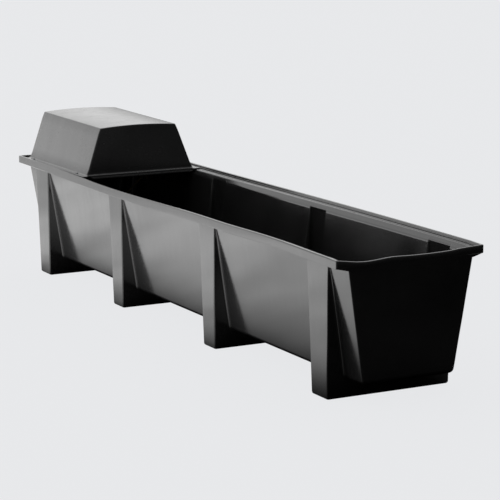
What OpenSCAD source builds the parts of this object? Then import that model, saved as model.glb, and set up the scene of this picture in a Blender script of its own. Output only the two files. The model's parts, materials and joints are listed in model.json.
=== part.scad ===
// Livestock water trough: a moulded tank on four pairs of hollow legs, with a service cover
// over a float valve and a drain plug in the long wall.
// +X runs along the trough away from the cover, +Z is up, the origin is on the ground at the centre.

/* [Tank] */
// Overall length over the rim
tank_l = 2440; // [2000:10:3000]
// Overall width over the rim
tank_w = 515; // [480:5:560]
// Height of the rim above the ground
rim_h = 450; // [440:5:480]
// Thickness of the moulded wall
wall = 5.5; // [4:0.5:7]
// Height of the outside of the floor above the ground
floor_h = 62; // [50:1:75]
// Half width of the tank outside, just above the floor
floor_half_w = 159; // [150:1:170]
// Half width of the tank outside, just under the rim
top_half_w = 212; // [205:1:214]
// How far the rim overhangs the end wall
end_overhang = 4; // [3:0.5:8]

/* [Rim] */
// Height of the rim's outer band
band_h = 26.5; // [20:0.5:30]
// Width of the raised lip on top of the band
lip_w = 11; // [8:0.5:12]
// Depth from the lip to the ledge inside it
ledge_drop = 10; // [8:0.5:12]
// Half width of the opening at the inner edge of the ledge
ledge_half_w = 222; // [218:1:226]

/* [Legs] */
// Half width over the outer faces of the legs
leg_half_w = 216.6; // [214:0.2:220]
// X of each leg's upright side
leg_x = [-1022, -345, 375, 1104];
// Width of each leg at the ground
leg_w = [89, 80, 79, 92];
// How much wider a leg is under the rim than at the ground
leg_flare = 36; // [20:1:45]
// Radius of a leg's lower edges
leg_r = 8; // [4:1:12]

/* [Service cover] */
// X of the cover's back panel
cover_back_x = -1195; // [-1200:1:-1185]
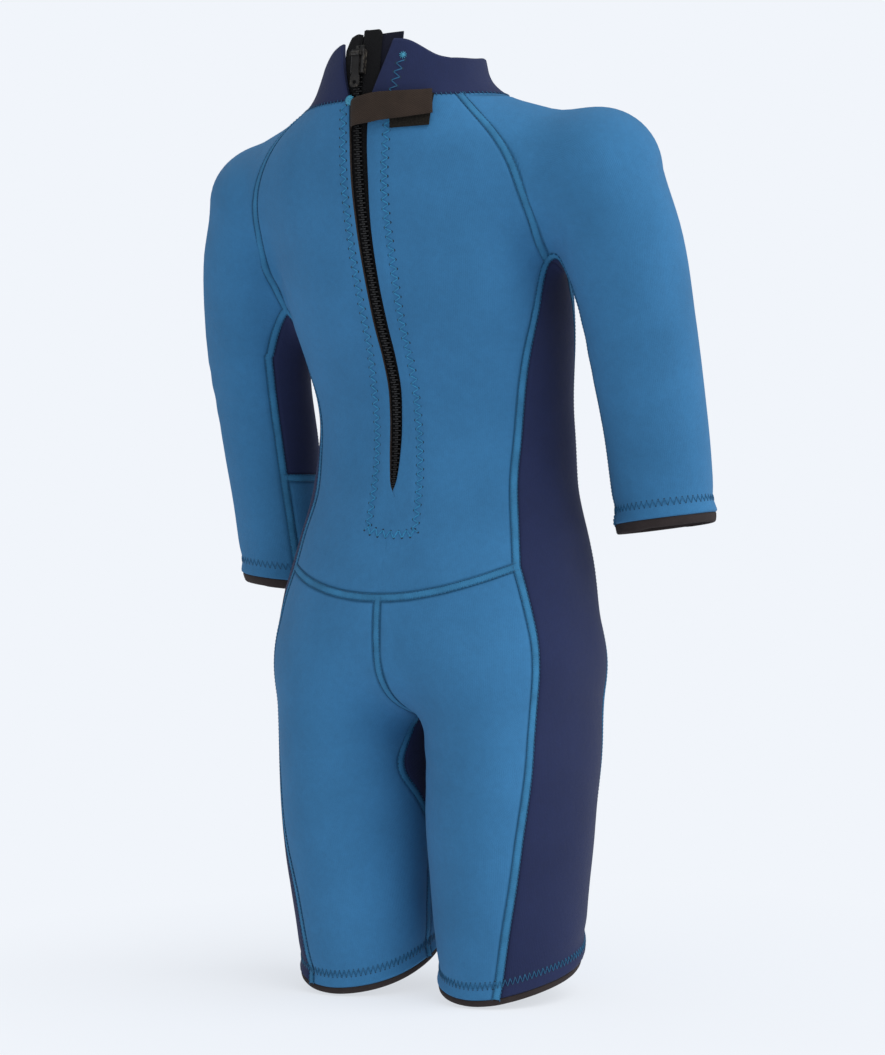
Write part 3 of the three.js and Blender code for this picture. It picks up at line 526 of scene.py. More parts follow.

-=-=-=-=-

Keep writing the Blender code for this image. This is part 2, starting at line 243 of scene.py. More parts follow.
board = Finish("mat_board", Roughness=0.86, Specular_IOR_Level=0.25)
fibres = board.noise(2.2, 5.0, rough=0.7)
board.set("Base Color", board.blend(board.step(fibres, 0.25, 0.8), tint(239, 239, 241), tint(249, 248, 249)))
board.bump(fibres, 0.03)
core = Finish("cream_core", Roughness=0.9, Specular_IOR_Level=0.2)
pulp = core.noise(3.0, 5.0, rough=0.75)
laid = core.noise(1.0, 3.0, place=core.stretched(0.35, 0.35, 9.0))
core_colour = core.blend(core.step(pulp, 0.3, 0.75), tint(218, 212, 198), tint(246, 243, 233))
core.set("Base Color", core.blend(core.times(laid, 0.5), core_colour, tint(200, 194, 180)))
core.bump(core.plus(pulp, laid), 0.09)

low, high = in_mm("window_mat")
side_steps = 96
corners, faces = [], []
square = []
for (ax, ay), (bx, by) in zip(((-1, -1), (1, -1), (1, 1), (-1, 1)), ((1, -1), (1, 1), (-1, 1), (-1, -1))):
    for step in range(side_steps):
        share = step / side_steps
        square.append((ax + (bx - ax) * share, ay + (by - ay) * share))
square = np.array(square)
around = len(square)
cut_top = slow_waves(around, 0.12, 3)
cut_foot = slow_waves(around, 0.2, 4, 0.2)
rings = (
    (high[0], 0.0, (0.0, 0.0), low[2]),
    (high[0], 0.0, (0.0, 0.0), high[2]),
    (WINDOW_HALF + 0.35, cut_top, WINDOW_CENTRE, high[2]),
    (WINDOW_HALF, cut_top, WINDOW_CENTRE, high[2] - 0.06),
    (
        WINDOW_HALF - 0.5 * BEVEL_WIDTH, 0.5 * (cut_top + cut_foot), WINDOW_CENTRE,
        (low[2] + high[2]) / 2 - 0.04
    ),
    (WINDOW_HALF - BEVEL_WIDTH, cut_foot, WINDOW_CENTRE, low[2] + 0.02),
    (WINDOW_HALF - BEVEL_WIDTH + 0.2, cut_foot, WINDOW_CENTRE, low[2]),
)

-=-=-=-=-

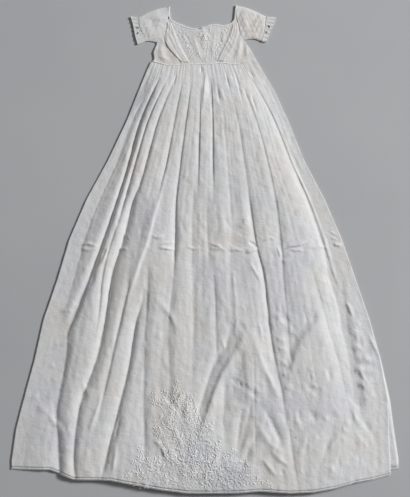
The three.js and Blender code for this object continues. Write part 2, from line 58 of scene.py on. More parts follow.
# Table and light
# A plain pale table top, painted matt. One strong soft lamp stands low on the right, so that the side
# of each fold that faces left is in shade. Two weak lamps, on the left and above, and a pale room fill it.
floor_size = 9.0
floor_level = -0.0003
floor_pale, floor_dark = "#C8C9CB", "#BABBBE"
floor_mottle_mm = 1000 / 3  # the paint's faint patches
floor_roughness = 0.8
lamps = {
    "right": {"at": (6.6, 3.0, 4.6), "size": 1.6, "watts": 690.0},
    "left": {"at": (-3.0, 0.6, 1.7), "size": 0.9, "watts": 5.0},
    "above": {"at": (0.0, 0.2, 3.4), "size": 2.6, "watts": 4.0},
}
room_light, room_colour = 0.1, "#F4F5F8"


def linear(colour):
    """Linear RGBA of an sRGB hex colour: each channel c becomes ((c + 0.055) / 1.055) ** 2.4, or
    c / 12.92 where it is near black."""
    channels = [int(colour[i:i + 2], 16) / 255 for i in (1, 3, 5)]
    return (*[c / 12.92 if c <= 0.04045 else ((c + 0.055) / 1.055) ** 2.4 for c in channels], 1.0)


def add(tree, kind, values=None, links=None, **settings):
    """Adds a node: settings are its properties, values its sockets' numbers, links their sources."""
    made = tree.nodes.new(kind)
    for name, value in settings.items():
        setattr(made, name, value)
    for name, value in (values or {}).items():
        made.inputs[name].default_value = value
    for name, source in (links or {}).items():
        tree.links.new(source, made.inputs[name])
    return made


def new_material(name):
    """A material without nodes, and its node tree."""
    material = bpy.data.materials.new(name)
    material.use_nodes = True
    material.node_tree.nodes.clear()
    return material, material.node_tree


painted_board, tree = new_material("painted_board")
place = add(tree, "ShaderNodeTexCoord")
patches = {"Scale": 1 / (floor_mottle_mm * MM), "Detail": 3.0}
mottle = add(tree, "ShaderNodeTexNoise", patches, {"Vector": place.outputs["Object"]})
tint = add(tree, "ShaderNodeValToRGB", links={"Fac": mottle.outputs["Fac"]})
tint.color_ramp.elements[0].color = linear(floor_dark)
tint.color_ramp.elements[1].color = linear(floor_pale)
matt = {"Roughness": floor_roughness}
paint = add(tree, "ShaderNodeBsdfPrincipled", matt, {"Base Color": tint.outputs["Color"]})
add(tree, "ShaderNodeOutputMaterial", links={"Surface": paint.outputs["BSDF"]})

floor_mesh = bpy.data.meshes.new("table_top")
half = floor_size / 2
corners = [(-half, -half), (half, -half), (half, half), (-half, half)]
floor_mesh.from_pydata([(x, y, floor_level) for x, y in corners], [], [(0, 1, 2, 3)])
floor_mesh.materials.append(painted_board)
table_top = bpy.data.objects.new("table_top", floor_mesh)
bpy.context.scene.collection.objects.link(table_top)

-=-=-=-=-

• _YOUR GOAL_: Give again, word for word, the lines starting at the line that has "What OpenSCAD source" and ending at the line that has "Write part 3", with both of those lines included and nothing else.

• _CORRECT RESPONSE_:
What OpenSCAD source builds the parts of this object? Then import that model, saved as model.glb, and set up the scene of this picture in a Blender script of its own. Output only the two files. The model's parts, materials and joints are listed in model.json.
=== part.scad ===
// Livestock water trough: a moulded tank on four pairs of hollow legs, with a service cover
// over a float valve and a drain plug in the long wall.
// +X runs along the trough away from the cover, +Z is up, the origin is on the ground at the centre.

/* [Tank] */
// Overall length over the rim
tank_l = 2440; // [2000:10:3000]
// Overall width over the rim
tank_w = 515; // [480:5:560]
// Height of the rim above the ground
rim_h = 450; // [440:5:480]
// Thickness of the moulded wall
wall = 5.5; // [4:0.5:7]
// Height of the outside of the floor above the ground
floor_h = 62; // [50:1:75]
// Half width of the tank outside, just above the floor
floor_half_w = 159; // [150:1:170]
// Half width of the tank outside, just under the rim
top_half_w = 212; // [205:1:214]
// How far the rim overhangs the end wall
end_overhang = 4; // [3:0.5:8]

/* [Rim] */
// Height of the rim's outer band
band_h = 26.5; // [20:0.5:30]
// Width of the raised lip on top of the band
lip_w = 11; // [8:0.5:12]
// Depth from the lip to the ledge inside it
ledge_drop = 10; // [8:0.5:12]
// Half width of the opening at the inner edge of the ledge
ledge_half_w = 222; // [218:1:226]

/* [Legs] */
// Half width over the outer faces of the legs
leg_half_w = 216.6; // [214:0.2:220]
// X of each leg's upright side
leg_x = [-1022, -345, 375, 1104];
// Width of each leg at the ground
leg_w = [89, 80, 79, 92];
// How much wider a leg is under the rim than at the ground
leg_flare = 36; // [20:1:45]
// Radius of a leg's lower edges
leg_r = 8; // [4:1:12]

/* [Service cover] */
// X of the cover's back panel
cover_back_x = -1195; // [-1200:1:-1185]
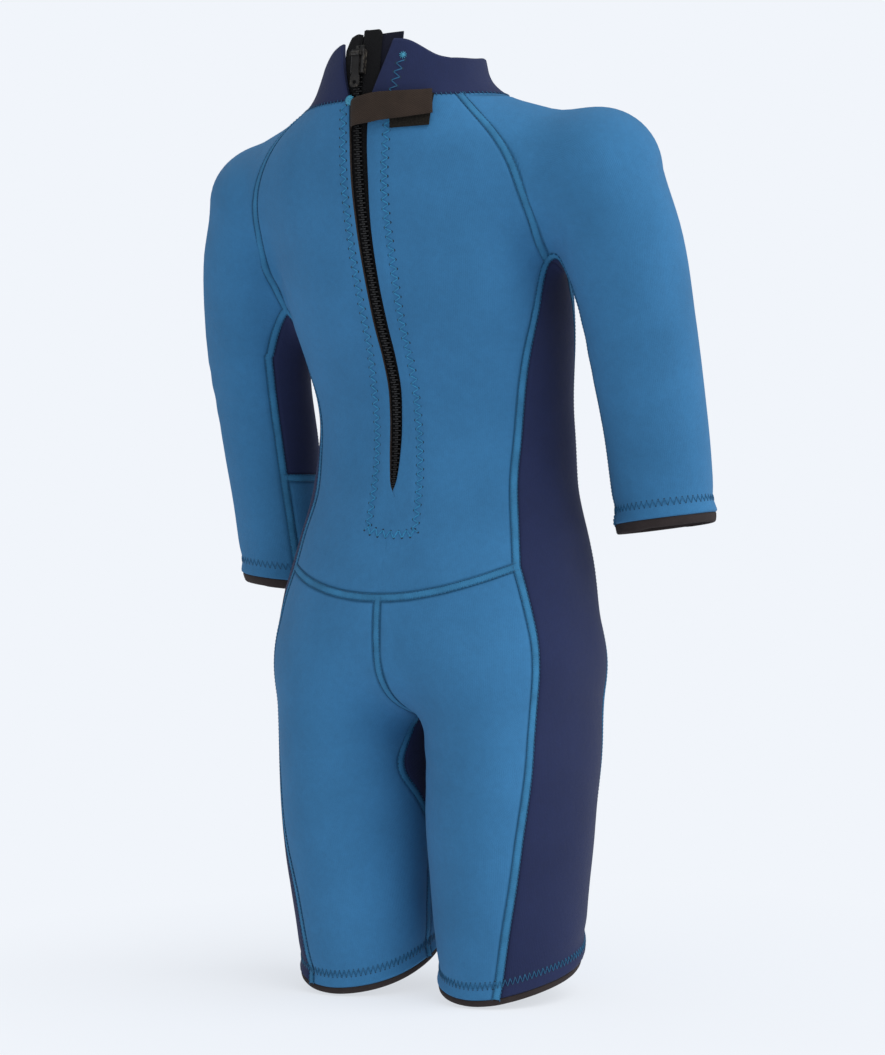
Write part 3 of the three.js and Blender code for this picture. It picks up at line 526 of scene.py. More parts follow.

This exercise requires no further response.